RE: Approximate (or exact) relationship between illuminant color temperatures?
RE: Approximate (or exact) relationship between illuminant color temperatures?
- Subject: RE: Approximate (or exact) relationship between illuminant color temperatures?
- From: Wayne Bretl <email@hidden>
- Date: Wed, 30 Mar 2016 20:49:11 -0700
The concept you need is an old one in photography, called micro reciprocal degrees or mireds:
https://en.wikipedia.org/wiki/Mired
Express both direct sun color temp and blue sky color temp in mireds, subtract them, and that is the difference in mireds you need from any base color temperature to get the same relative color difference.
Example: suppose direct sun is 5000K = 200 mired; and blue sky is 16000K = 63 mired . This is a difference of 137 mired
If you start with 6500 to represent blue sky, that is 154 mired, and adding 137 gives 291 mired, or 3436 K to simulate direct sun against 6500 as blue sky.
-----Original Message-----
From: colorsync-users-bounces+waynebretl=email@hidden [mailto:colorsync-users-bounces+waynebretl=email@hidden] On Behalf Of Ben Goren
Sent: Wednesday, March 30, 2016 7:29 PM
To: ColorSync
Subject: Approximate (or exact) relationship between illuminant color temperatures?
So, I have a photographic project in mind that involves a bit of remapping between illuminants, where the relationship between two illuminants is going to be more important, I think, than the actual illuminants themselves.
Specifically, I'm thinking of using a pair of strobes, one in a softbox and another hard and directional to simultaneously simulate the overhead sky and the Sun.
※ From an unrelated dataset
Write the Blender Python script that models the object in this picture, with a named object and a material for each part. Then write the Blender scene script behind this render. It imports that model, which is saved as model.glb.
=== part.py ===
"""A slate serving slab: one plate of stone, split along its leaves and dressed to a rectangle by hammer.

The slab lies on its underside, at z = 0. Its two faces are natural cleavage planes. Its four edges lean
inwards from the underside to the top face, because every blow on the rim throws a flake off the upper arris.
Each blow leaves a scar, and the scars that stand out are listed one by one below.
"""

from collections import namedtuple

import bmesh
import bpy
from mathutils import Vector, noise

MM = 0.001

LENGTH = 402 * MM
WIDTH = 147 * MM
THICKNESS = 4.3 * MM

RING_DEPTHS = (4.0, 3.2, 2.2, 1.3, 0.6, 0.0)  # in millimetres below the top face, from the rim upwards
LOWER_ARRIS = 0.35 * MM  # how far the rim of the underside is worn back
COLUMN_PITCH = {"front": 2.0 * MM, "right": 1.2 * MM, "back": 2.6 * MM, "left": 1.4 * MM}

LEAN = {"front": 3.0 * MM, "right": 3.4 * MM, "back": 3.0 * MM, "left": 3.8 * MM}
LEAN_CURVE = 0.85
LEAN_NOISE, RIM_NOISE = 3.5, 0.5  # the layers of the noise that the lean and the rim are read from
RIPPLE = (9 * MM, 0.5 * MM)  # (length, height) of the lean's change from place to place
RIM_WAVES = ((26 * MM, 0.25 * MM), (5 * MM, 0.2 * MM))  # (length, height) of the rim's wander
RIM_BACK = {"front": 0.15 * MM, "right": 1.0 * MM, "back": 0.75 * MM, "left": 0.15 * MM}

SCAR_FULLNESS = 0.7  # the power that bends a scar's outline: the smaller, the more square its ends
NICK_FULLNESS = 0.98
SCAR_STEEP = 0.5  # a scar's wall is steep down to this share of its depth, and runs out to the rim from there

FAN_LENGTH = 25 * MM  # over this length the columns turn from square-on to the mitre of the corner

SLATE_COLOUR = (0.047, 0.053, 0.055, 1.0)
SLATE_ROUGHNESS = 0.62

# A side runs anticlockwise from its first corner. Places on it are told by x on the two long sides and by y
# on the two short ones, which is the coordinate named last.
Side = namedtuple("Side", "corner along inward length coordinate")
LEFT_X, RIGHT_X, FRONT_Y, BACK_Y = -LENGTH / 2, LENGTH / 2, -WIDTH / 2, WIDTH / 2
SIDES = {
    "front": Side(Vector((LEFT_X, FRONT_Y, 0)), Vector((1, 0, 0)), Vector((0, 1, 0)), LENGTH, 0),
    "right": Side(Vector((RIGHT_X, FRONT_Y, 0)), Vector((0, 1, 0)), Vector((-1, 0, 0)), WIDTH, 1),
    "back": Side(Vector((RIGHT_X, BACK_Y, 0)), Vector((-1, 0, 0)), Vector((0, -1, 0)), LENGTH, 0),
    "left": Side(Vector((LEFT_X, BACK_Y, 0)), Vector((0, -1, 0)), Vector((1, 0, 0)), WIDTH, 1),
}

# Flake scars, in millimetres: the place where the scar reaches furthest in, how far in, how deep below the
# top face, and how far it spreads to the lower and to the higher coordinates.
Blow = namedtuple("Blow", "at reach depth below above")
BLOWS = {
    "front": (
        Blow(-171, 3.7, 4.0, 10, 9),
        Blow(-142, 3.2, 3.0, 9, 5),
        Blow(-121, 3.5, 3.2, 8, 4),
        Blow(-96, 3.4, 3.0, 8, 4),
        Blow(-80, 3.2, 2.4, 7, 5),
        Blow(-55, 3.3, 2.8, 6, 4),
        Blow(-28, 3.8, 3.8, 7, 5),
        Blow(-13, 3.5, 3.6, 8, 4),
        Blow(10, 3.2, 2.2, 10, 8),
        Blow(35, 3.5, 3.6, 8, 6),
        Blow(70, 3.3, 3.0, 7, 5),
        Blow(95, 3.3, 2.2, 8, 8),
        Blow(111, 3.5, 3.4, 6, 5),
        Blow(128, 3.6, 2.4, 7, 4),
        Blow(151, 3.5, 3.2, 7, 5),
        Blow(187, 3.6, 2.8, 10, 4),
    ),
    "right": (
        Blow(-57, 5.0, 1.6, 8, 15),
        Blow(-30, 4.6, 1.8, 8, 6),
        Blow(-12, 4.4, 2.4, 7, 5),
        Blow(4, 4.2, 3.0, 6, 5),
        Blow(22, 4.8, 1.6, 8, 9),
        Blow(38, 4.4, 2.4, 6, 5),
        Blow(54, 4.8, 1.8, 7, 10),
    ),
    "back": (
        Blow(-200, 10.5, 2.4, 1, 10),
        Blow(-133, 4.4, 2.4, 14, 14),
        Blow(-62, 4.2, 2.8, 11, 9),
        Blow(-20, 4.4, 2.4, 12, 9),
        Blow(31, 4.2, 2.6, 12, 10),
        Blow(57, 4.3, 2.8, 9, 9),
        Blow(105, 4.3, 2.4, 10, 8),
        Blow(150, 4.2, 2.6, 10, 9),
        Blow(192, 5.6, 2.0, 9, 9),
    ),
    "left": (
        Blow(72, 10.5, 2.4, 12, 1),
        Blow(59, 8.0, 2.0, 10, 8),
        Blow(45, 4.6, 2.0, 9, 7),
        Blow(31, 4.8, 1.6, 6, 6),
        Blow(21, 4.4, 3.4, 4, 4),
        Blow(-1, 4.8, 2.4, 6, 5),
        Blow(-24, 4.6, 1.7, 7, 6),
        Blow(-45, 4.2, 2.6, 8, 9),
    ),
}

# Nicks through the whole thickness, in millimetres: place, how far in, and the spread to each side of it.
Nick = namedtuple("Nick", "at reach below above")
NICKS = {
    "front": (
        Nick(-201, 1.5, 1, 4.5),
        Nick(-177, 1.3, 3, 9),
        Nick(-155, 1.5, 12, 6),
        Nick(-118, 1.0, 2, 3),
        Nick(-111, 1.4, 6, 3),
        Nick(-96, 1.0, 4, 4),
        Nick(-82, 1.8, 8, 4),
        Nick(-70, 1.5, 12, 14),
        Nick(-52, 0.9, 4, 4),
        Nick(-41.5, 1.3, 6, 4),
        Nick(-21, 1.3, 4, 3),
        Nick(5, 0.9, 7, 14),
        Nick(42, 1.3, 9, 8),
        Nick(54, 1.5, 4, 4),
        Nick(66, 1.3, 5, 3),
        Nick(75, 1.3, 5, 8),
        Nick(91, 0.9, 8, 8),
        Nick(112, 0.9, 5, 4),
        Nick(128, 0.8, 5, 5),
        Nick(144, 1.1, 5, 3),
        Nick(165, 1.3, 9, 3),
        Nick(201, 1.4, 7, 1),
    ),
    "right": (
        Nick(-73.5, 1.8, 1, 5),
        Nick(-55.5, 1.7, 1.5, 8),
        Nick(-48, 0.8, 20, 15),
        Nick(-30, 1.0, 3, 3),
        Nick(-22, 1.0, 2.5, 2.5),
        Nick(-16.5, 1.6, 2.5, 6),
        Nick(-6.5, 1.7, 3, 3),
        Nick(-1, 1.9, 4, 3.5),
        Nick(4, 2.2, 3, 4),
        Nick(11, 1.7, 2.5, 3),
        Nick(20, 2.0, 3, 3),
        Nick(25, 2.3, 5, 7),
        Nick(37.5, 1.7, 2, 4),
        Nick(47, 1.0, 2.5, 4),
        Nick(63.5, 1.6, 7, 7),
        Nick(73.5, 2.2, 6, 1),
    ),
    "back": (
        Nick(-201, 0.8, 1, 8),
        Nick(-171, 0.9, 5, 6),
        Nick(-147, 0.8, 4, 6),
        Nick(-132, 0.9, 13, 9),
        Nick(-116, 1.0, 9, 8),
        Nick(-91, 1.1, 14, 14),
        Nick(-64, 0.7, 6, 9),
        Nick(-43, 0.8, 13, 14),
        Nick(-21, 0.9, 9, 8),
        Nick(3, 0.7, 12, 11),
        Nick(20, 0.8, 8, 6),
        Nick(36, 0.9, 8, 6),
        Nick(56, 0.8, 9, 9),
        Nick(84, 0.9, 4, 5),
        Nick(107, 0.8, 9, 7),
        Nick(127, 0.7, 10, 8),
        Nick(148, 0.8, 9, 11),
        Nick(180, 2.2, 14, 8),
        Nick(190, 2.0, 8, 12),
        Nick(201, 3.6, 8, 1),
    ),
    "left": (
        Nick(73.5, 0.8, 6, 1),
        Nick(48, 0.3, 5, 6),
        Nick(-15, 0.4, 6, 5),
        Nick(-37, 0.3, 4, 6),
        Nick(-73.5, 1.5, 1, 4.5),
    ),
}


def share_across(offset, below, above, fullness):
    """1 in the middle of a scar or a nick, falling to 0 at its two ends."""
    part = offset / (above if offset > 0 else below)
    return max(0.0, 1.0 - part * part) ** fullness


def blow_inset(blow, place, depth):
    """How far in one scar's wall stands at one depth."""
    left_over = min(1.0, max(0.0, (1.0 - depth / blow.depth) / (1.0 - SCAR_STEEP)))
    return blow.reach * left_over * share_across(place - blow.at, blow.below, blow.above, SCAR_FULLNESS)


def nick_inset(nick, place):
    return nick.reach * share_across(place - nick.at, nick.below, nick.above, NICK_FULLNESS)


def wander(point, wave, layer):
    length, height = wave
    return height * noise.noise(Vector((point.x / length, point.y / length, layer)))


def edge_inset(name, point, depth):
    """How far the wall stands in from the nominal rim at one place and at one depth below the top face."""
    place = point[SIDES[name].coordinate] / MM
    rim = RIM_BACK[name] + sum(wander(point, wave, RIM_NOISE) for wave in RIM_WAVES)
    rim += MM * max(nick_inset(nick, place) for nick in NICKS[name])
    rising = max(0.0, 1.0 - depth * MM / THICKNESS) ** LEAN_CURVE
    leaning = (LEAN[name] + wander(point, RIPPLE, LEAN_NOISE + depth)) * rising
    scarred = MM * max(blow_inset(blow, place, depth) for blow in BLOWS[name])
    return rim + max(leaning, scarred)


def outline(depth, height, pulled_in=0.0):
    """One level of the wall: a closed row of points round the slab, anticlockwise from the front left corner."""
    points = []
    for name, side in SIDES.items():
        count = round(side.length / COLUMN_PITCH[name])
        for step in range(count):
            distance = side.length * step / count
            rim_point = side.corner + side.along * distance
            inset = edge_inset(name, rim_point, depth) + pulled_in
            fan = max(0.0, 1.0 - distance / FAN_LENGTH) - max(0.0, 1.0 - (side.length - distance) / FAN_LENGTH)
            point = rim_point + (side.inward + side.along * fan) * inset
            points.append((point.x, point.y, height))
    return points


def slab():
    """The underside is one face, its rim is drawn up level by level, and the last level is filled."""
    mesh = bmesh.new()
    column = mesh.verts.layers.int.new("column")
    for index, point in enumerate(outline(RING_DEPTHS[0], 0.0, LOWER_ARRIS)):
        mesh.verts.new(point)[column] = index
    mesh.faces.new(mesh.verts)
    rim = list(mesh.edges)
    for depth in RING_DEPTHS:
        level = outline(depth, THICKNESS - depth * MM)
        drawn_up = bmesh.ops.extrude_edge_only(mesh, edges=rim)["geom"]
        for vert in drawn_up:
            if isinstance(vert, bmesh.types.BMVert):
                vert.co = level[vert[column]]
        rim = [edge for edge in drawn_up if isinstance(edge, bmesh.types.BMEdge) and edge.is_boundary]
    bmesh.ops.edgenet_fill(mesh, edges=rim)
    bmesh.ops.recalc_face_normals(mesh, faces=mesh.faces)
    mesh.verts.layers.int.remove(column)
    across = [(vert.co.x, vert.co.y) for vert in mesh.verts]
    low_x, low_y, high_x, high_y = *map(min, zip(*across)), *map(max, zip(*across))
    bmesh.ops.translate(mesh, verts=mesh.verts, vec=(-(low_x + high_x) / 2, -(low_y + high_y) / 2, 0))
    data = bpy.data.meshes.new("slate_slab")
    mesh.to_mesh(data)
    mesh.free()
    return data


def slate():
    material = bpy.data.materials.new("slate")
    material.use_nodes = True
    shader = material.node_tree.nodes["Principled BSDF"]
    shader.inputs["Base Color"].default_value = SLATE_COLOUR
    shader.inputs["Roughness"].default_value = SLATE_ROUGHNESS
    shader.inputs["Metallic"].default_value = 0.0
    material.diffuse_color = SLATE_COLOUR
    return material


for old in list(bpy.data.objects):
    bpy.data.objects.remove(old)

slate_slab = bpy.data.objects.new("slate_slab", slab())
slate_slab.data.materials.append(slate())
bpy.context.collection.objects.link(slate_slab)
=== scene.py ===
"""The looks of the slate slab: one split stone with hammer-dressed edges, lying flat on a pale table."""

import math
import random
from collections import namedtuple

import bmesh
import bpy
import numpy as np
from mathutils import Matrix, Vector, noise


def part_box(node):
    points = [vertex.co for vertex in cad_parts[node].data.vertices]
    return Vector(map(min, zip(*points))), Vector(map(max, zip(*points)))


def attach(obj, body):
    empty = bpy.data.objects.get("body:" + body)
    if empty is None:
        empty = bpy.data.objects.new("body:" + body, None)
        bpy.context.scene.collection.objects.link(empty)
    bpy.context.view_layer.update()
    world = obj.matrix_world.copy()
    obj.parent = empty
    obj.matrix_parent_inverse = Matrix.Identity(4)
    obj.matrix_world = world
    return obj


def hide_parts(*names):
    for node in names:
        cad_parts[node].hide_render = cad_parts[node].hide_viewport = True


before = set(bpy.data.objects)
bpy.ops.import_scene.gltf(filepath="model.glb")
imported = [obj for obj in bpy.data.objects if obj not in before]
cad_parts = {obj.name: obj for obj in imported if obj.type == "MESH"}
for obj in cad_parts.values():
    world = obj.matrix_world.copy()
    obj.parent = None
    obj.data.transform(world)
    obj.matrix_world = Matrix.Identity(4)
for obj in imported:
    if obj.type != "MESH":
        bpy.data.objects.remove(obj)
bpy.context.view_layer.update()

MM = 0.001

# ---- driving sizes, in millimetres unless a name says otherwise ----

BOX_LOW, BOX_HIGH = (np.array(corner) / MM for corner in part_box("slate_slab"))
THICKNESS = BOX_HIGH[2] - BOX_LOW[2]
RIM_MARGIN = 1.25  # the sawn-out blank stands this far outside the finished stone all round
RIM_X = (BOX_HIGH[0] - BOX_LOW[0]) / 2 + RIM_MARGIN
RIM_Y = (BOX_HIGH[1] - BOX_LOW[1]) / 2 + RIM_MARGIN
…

Gelling the softbox is likely to be impractical, so the thought is to leave it at its ~6500 native temperature and heavily gel the "Sun" correspondingly.
I'd white balance the final image using the same sort of approach one would for a scene in direct Sunlight with shadows -- either neutral for the primary subject, or something that leaves the subject warmish and the shadows bluish, or some other variation along those lines. The actual temperature targeted would be much visually warmer / thermally cooler than outdoors, but I'm hoping that it'd still look as if it were shot outdoors.
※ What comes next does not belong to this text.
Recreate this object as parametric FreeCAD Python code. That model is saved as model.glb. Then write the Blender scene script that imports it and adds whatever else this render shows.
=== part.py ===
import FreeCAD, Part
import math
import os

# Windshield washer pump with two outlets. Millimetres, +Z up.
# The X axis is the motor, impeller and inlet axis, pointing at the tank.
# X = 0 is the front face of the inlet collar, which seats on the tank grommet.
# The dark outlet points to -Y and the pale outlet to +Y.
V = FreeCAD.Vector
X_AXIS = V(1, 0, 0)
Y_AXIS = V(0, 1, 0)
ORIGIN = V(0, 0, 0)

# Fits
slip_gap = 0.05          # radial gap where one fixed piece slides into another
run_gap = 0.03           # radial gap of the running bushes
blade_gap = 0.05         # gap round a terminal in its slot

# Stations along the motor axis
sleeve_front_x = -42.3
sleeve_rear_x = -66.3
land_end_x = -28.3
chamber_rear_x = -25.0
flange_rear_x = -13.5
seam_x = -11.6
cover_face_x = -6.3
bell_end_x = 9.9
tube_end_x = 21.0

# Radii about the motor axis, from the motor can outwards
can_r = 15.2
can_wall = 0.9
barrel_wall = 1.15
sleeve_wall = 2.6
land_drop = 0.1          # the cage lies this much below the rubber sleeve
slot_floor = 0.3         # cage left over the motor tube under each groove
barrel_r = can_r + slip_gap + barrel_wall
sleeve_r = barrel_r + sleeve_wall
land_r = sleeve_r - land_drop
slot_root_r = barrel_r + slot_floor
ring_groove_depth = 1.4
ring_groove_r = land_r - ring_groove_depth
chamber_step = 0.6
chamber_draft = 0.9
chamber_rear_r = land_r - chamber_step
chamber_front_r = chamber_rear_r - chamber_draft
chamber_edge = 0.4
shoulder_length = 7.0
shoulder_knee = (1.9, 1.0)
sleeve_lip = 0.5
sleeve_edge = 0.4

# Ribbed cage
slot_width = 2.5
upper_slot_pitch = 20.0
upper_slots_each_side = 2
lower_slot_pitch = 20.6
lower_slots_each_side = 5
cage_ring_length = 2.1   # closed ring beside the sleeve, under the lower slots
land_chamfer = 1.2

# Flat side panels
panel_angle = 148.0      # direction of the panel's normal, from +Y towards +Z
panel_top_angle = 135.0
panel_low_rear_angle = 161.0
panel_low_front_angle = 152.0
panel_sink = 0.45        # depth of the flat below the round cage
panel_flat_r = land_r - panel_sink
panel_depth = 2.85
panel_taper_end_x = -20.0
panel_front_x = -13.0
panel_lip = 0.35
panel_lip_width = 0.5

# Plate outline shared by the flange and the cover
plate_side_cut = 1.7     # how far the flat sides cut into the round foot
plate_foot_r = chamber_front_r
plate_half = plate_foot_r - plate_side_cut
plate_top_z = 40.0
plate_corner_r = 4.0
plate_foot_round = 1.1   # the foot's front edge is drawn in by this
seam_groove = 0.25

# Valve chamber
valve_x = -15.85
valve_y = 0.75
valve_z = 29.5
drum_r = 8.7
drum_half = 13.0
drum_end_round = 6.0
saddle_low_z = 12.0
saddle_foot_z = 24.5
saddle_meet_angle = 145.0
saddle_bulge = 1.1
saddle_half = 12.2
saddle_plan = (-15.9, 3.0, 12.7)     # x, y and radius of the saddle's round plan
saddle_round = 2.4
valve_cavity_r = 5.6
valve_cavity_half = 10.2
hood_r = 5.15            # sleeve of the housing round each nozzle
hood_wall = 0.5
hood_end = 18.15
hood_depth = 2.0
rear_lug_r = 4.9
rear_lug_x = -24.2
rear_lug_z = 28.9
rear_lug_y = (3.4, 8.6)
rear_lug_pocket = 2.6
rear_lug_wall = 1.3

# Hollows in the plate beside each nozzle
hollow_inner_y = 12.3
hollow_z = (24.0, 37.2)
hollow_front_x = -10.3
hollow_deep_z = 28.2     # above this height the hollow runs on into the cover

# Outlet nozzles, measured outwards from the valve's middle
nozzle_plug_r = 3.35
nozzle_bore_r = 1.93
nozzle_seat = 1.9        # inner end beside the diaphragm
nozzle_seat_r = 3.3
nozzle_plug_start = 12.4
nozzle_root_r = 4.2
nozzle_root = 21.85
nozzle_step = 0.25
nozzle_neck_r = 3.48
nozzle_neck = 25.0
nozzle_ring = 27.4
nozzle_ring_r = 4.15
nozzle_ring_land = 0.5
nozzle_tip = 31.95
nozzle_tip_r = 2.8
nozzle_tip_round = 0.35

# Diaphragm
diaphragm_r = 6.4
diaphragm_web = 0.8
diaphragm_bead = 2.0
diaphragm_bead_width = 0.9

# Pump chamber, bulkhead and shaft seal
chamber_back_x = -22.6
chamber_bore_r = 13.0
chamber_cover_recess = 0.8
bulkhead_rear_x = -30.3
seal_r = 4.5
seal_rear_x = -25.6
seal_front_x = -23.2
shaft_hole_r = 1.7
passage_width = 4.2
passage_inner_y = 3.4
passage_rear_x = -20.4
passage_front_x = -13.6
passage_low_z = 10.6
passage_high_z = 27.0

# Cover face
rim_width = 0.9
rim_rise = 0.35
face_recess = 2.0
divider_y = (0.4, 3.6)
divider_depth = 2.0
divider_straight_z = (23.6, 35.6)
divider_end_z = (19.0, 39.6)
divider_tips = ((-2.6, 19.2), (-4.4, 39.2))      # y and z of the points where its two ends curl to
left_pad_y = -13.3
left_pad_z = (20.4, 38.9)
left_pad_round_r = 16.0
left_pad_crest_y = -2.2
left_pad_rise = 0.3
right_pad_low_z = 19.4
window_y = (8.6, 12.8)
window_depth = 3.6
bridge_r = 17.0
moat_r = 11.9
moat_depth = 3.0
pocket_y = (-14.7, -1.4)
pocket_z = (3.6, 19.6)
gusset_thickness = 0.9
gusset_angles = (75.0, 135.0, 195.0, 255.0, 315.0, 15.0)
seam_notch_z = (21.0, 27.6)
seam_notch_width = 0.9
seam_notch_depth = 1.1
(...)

My obvious question: how red should the "Sun" get gelled to, and how do I know that without trial and error? (I'm expecting trial and error, of course, but I want to understand what's going on.)
The sky is often north of 15,000 K, and horizon sunlight can be below 5,000 K. The most naive of math would suggest that, to pair with my 6500 K "sky" I need a "Sun" with a color temperature thousands of degrees below absolute zero -- obviously absurd and obviously nowhere near the correct approach.
I'm guessing instead I'd want to compare distances on the Planckian locus and figure out x, y coordinates to target. Is that reasonable?
And, yes, of course -- I realize that I'm seriously oversimplifying all sorts of things and that there probably isn't an actual answer. The SPD of the strobes isn't a good match for D series illuminants, for an obvious starter. Instead, I'm hoping for some sort of "close enough" approximation.
If there happens to be an actual answer, fantastic, and it'd be a good exercise for me to work through the math. But some sort of a pointer to a general vague heuristic would be welcome, too.
(And, yes, I can think of some other alternatives, such as covering the ceiling with an appropriate bluish color and bouncing a strobe off of it. Other alternate suggestions are fine and welcome, but the geometry of the studio setup is likely to work least miserably with a softbox and a directional light, and only the directional light is relatively easily gelled.)